(Entries with parts and joints)
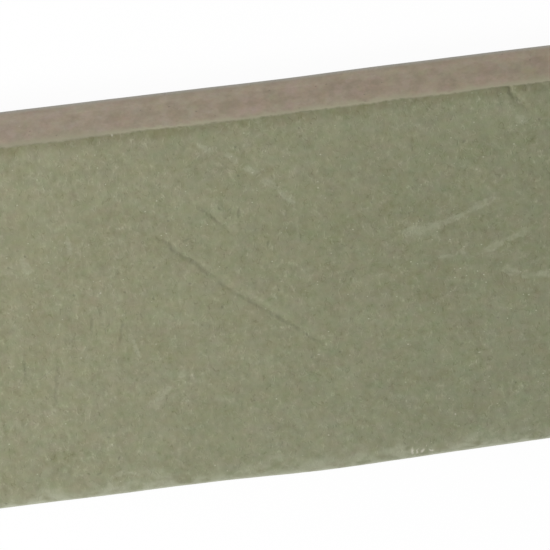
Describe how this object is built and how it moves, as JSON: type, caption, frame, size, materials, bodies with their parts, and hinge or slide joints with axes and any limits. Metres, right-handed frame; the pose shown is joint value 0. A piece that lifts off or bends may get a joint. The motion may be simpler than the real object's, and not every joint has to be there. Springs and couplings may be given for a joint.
{
  "type": "ceramic tile",
  "caption": "Long brick-format ceramic wall tile with a matt green glazed face, rolled face edges, bare brown sides and a keyed back for adhesive.",
  "frame": {"origin": "centre of the back, on the surface that the tile lies on", "axes": "+X along the tile's length, +Y across its width, +Z through its thickness from the back to the glazed face"},
  "size_m": [0.3, 0.075, 0.009],
  "materials": {
    "glazed_tile": "matt moss green glaze with a fine grain on the face, over a bare matt brown body on the sides and back"
  },
  "bodies": {
    "root": {"tile": "glazed_tile"}
  },
  "joints": []
}
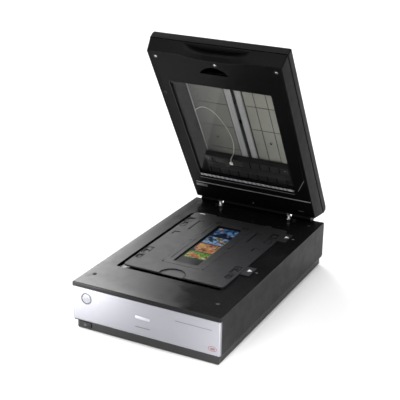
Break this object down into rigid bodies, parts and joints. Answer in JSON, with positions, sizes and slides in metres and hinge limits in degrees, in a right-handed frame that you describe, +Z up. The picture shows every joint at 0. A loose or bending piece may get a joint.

# Instructions for the task
Take the entries and copy them out exactly.

# Response
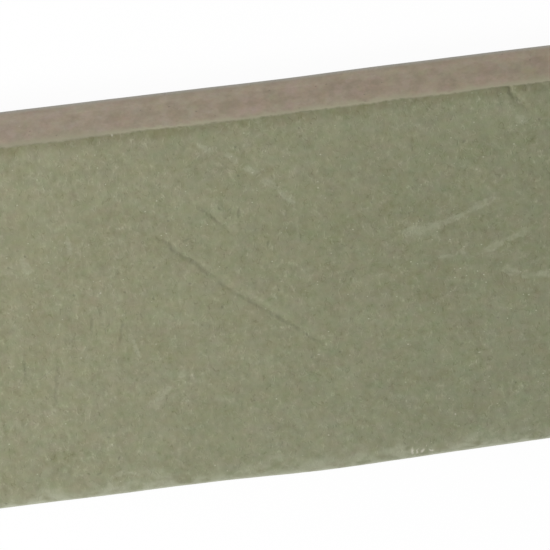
Describe how this object is built and how it moves, as JSON: type, caption, frame, size, materials, bodies with their parts, and hinge or slide joints with axes and any limits. Metres, right-handed frame; the pose shown is joint value 0. A piece that lifts off or bends may get a joint. The motion may be simpler than the real object's, and not every joint has to be there. Springs and couplings may be given for a joint.
{
  "type": "ceramic tile",
  "caption": "Long brick-format ceramic wall tile with a matt green glazed face, rolled face edges, bare brown sides and a keyed back for adhesive.",
  "frame": {"origin": "centre of the back, on the surface that the tile lies on", "axes": "+X along the tile's length, +Y across its width, +Z through its thickness from the back to the glazed face"},
  "size_m": [0.3, 0.075, 0.009],
  "materials": {
    "glazed_tile": "matt moss green glaze with a fine grain on the face, over a bare matt brown body on the sides and back"
  },
  "bodies": {
    "root": {"tile": "glazed_tile"}
  },
  "joints": []
}
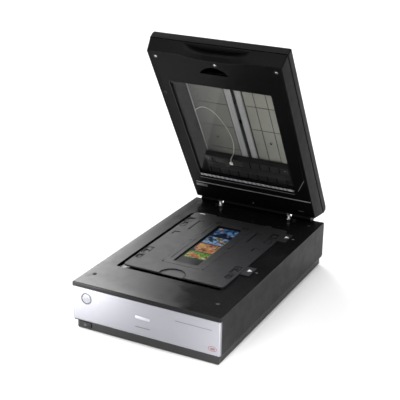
Break this object down into rigid bodies, parts and joints. Answer in JSON, with positions, sizes and slides in metres and hinge limits in degrees, in a right-handed frame that you describe, +Z up. The picture shows every joint at 0. A loose or bending piece may get a joint.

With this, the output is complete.